8 April 2016

Gaetano Donizetti - operatic genius

The day the music died

This portrait of Gaetano Donizetto was painted by Joseph Kriehuber in 1842
Joseph Kriehuber's 1842 portrait of
Gaetano Donizetti
A prolific composer of operas in the first half of the 19th century, Gaetano Donizetti died on this day in 1848 in Bergamo in Lombardy.

Donizetti had returned to his native city after a brilliant international career to spend his last days in the Palazzo Scotti in the Città Alta, the upper town.

By then seriously ill, he was looked after by friends in the gracious surroundings of the palazzo until his death. His tomb is in the Basilica di Santa Maria Maggiore, where it is marked by a white, marble monument.

Donizetti has since become acknowledged as the greatest composer of lyrical opera of all time. He was a major influence on Giuseppe Verdi, Giacomo Puccini and other composers who came after him.
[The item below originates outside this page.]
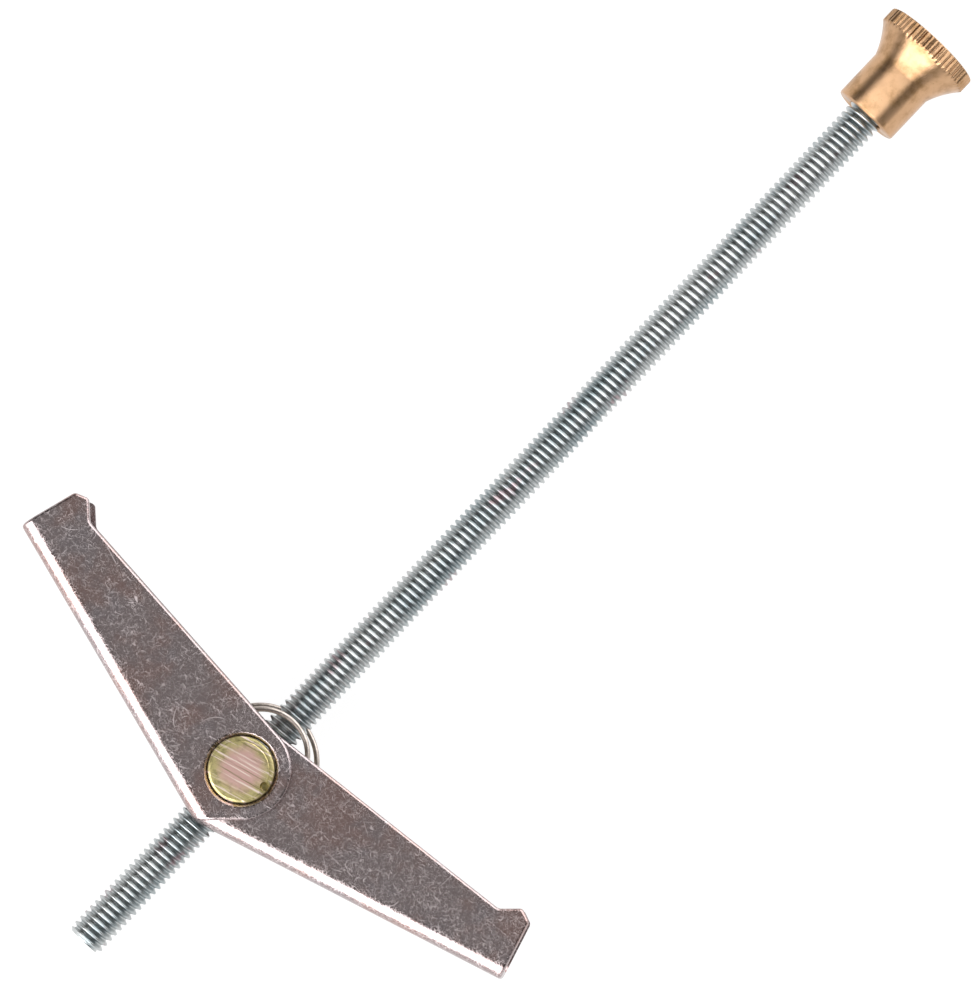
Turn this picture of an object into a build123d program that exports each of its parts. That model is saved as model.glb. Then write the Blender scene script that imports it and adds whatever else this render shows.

Along with Gioachino Rossini and Vincenzo Bellini, he was a leading composer of the bel canto opera style during the first half of the 19th century. Among more than 70 works, his best and most famous operas are considered to be Lucia di Lammermoor, Don Pasquale and L’elisir d’amore.

In Via Sentierone in Bergamo’s lower town there is an elaborate white marble monument to the composer next to Teatro Donizetti, which was renamed in his honour in 1897 on the centenary of his birth.

Donizetti painted as a schoolboy in Bergamo in the early 19th century
Donizetti painted as a schoolboy in
Bergamo in the early 19th century
Born in the Borgo Canale quarter of Bergamo, just outside the city walls, the youngest of three sons of the caretaker of a municipal pawnshop, he trained with the German composer Simon Mayr, the maestro di cappella at the city's cathedral. Mayr helped him win a place at the Bologna Academy at the age of 19.  He was not the most assiduous student, gaining a reputation for missing classes and getting into scrapes, but Mayr's faith in his talent did not waver and ultimately it was rewarded.

His first important success came in 1818 with Enrico di Borgogna at the Teatro San Luca, in Venice. Soon afterwards he moved to Naples, taking up residency at the Teatro San Carlo in 1822 at the age of 25. He stayed there until 1844, producing more than three quarters of his work there.  In 1830 his Anna Bolena, produced at Teatro alla Scala in Milan, carried his fame abroad and two years later came L’elisir d’amore. The year after that Lucrezia Borgia consolidated his reputation in Milan.

However, more than once he found himself at odds with the censors, and in the 1840s began to spend an increasing amount of time in Paris, where the censorship rules were less strict.

Married in 1828 to Virginia Vasseli, the sister of one of his closest friends in Rome, Donizetti's spirits suffered greatly after her death in 1837, soon after the stillbirth of a son. Indeed, none of their three children survived birth.

His own health began to decline soon after he moved to Paris and it was not only physically but mentally that he deteriorated rapidly, suffering periods of near-insanity due to the loss of his cognitive faculties. It was only because of the devotion of a nephew, Andrea, that he was able to return to Bergamo for his final days.

Donizetti's birthplace in Via Borgo Canale is clearly marked at No 14
Donizetti's birthplace in Via Borgo Canale
is clearly marked at No 14
Travel tip:

Donizetti’s Casa Natale (birthplace), is in Via Borgo Canale just outside the walls of the upper town. It has now been declared a national monument and is open free to visitors every weekend. You can still see the well from which the family drew their water and the fireplace where meals were cooked, which would also have been their only source of heating.  To reach Donizetti’s birthplace, leave the Città Alta through Porta Sant’Alessandro and go past the station for the San Vigilio funicolare. Via Borgo Canale is the next street on the right and Casa Natale, at number 14, is in the middle of a row of characteristic, tall houses and is marked by a plaque.

Bergamo hotels by Booking.com

The bed in which Donizetti spent his final hours in Palazzo
Scotti is on display in the museum in Via Arena
Travel tip:

A museum dedicated to Donizetti’s life and career is housed in the former Palazzo Misericordia Maggiore, now a musical institute, in Via Arena in the Città Alta. There are many interesting letters, documents and original scores on display along with the bed he died in and the chair he sat in while staying in Palazzo Scotti towards the end of his life. Donizetti’s tomb can be seen in the Basilica di Santa Maria Maggiore in Piazza Duomo in the Città Alta.